3 The SEC has defined "investments" for this purpose in a manner similar to the corresponding term used in determining whether a person is a "Qualified Purchaser" for purposes of the 3(c)(7) exemption from the '40 Act, with certain modifications. The modifications reflect that this definition applies only to natural persons, and changes the treatment of property held jointly by married persons. A married person would be able to count the full value of jointly owned investments only if investing in the private fund jointly with his or her spouse; otherwise only half the value of such jointly owned investments could be included.

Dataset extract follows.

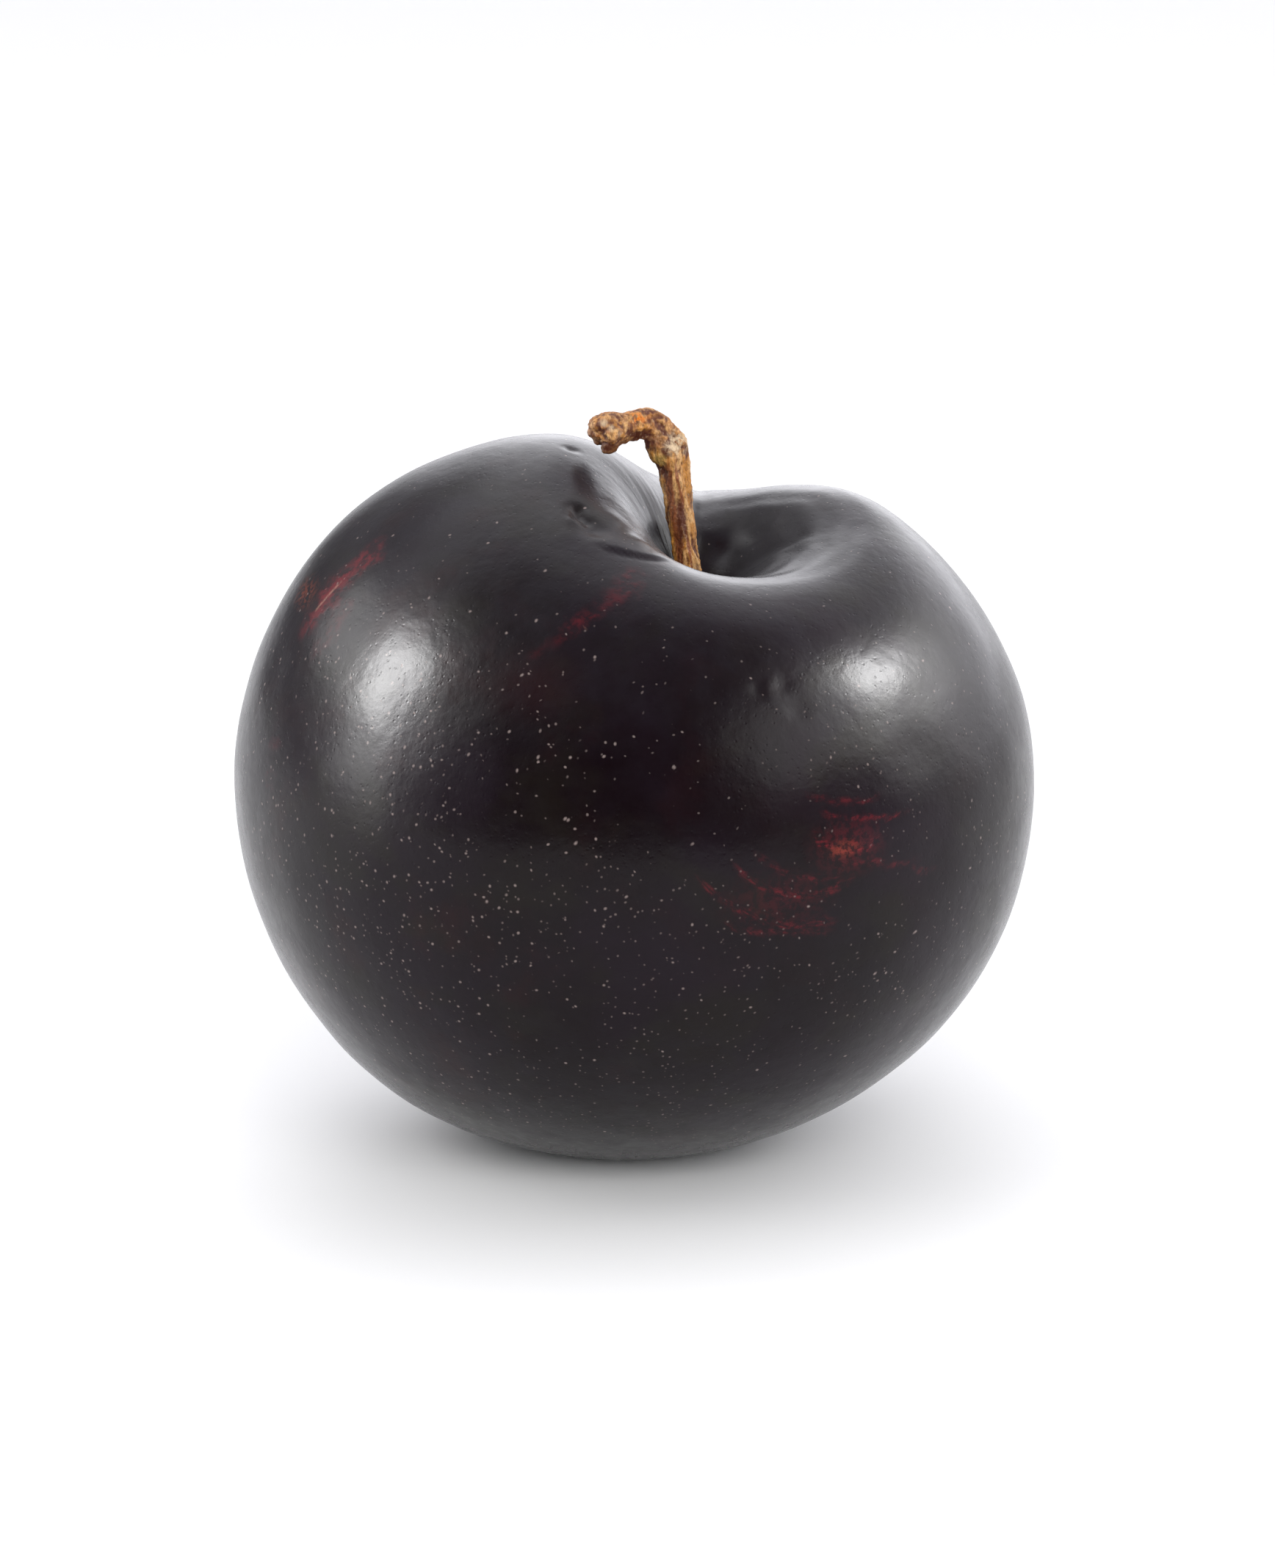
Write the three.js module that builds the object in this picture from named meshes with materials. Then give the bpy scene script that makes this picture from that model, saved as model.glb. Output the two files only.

4 Regulation D requires additional disclosure for offerings made to non-accredited investors. While an offering not qualifying for Regulation D due to the new investor threshold might be exempt from registration as a transaction "not involving any public offering" pursuant to 4(2) of the '33 Act, the preemption of state blue sky laws (which took effect for Rule 506 Regulation D (17 C.F.R. 230.506) offerings as a result of the National Securities Markets Improvement Act of 1996 (NSMIA)), would not be available. Under NSMIA, the states are generally preempted with respect to any review and approval of private offerings, although any state in which a fund is offered or sold may still require a notice filing and the payment of fees. Without the NSMIA preemption, offering documents of a 3(c)(1) fund would be subject to review by any state in which interests of the fund are offered.
5 17 C.F.R. 270.3c-5.
6 Defined to have the same meaning as "business development companies" in 202(a)(22) of the Advisers Act, 15 U.S.C.A. 80b-2(a)(22).
7 The SEC Release notes that the Index, published by the Department of Commerce, is a widely used and broad indicator of inflation in the United States economy.
8 Comments on the proposals may be found at: www.sec.gov/comments/s7-25-06/s72506.shtml.